## [Work to do]
Write out the whole listing again, exactly as given.

## [Supplied material]
——————
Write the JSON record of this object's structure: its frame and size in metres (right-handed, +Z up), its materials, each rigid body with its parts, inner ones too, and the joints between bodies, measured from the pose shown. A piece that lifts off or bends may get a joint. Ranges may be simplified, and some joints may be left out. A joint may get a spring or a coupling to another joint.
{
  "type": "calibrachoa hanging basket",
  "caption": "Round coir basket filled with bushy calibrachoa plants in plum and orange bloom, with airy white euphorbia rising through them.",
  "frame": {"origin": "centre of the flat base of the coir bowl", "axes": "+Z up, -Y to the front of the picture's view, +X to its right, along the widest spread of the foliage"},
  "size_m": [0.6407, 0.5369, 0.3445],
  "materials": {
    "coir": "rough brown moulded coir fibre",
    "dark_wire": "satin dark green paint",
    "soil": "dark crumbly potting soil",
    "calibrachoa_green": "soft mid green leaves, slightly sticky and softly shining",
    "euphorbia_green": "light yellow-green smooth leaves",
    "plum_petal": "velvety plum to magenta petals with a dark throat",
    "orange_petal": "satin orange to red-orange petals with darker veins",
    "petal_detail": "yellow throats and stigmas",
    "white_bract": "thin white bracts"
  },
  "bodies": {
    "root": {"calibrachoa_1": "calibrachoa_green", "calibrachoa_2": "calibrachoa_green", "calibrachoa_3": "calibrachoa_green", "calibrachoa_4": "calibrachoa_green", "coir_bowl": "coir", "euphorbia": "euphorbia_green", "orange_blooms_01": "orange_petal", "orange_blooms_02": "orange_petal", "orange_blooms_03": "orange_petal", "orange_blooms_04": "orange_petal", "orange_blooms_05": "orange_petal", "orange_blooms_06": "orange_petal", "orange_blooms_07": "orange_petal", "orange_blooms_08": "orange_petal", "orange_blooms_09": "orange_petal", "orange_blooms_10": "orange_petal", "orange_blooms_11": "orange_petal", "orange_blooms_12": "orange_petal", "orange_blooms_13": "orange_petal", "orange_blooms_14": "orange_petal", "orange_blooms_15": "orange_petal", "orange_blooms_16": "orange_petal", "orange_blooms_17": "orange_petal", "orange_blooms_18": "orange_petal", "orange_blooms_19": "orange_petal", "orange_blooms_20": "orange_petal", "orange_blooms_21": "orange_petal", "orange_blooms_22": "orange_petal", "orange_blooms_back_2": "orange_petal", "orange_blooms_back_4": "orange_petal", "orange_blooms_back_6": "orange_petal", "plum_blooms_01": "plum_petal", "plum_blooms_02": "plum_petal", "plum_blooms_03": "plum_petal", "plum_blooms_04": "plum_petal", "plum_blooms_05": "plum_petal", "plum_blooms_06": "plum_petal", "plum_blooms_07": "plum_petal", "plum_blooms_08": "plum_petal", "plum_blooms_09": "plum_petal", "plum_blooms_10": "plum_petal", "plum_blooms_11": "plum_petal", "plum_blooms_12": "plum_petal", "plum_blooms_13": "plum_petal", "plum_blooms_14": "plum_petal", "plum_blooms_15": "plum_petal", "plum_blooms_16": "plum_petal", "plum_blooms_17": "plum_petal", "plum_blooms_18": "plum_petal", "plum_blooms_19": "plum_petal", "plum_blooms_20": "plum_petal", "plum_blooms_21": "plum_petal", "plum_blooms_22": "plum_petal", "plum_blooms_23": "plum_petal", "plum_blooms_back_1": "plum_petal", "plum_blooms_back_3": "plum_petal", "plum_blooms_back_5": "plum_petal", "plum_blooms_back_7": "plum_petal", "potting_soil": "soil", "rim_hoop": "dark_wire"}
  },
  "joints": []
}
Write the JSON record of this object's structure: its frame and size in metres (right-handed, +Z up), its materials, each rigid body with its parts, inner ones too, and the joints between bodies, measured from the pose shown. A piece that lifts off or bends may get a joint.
——————
## [Solution to this task]
Write the JSON record of this object's structure: its frame and size in metres (right-handed, +Z up), its materials, each rigid body with its parts, inner ones too, and the joints between bodies, measured from the pose shown. A piece that lifts off or bends may get a joint. Ranges may be simplified, and some joints may be left out. A joint may get a spring or a coupling to another joint.
{
  "type": "calibrachoa hanging basket",
  "caption": "Round coir basket filled with bushy calibrachoa plants in plum and orange bloom, with airy white euphorbia rising through them.",
  "frame": {"origin": "centre of the flat base of the coir bowl", "axes": "+Z up, -Y to the front of the picture's view, +X to its right, along the widest spread of the foliage"},
  "size_m": [0.6407, 0.5369, 0.3445],
  "materials": {
    "coir": "rough brown moulded coir fibre",
    "dark_wire": "satin dark green paint",
    "soil": "dark crumbly potting soil",
    "calibrachoa_green": "soft mid green leaves, slightly sticky and softly shining",
    "euphorbia_green": "light yellow-green smooth leaves",
    "plum_petal": "velvety plum to magenta petals with a dark throat",
    "orange_petal": "satin orange to red-orange petals with darker veins",
    "petal_detail": "yellow throats and stigmas",
    "white_bract": "thin white bracts"
  },
  "bodies": {
    "root": {"calibrachoa_1": "calibrachoa_green", "calibrachoa_2": "calibrachoa_green", "calibrachoa_3": "calibrachoa_green", "calibrachoa_4": "calibrachoa_green", "coir_bowl": "coir", "euphorbia": "euphorbia_green", "orange_blooms_01": "orange_petal", "orange_blooms_02": "orange_petal", "orange_blooms_03": "orange_petal", "orange_blooms_04": "orange_petal", "orange_blooms_05": "orange_petal", "orange_blooms_06": "orange_petal", "orange_blooms_07": "orange_petal", "orange_blooms_08": "orange_petal", "orange_blooms_09": "orange_petal", "orange_blooms_10": "orange_petal", "orange_blooms_11": "orange_petal", "orange_blooms_12": "orange_petal", "orange_blooms_13": "orange_petal", "orange_blooms_14": "orange_petal", "orange_blooms_15": "orange_petal", "orange_blooms_16": "orange_petal", "orange_blooms_17": "orange_petal", "orange_blooms_18": "orange_petal", "orange_blooms_19": "orange_petal", "orange_blooms_20": "orange_petal", "orange_blooms_21": "orange_petal", "orange_blooms_22": "orange_petal", "orange_blooms_back_2": "orange_petal", "orange_blooms_back_4": "orange_petal", "orange_blooms_back_6": "orange_petal", "plum_blooms_01": "plum_petal", "plum_blooms_02": "plum_petal", "plum_blooms_03": "plum_petal", "plum_blooms_04": "plum_petal", "plum_blooms_05": "plum_petal", "plum_blooms_06": "plum_petal", "plum_blooms_07": "plum_petal", "plum_blooms_08": "plum_petal", "plum_blooms_09": "plum_petal", "plum_blooms_10": "plum_petal", "plum_blooms_11": "plum_petal", "plum_blooms_12": "plum_petal", "plum_blooms_13": "plum_petal", "plum_blooms_14": "plum_petal", "plum_blooms_15": "plum_petal", "plum_blooms_16": "plum_petal", "plum_blooms_17": "plum_petal", "plum_blooms_18": "plum_petal", "plum_blooms_19": "plum_petal", "plum_blooms_20": "plum_petal", "plum_blooms_21": "plum_petal", "plum_blooms_22": "plum_petal", "plum_blooms_23": "plum_petal", "plum_blooms_back_1": "plum_petal", "plum_blooms_back_3": "plum_petal", "plum_blooms_back_5": "plum_petal", "plum_blooms_back_7": "plum_petal", "potting_soil": "soil", "rim_hoop": "dark_wire"}
  },
  "joints": []
}
Write the JSON record of this object's structure: its frame and size in metres (right-handed, +Z up), its materials, each rigid body with its parts, inner ones too, and the joints between bodies, measured from the pose shown. A piece that lifts off or bends may get a joint.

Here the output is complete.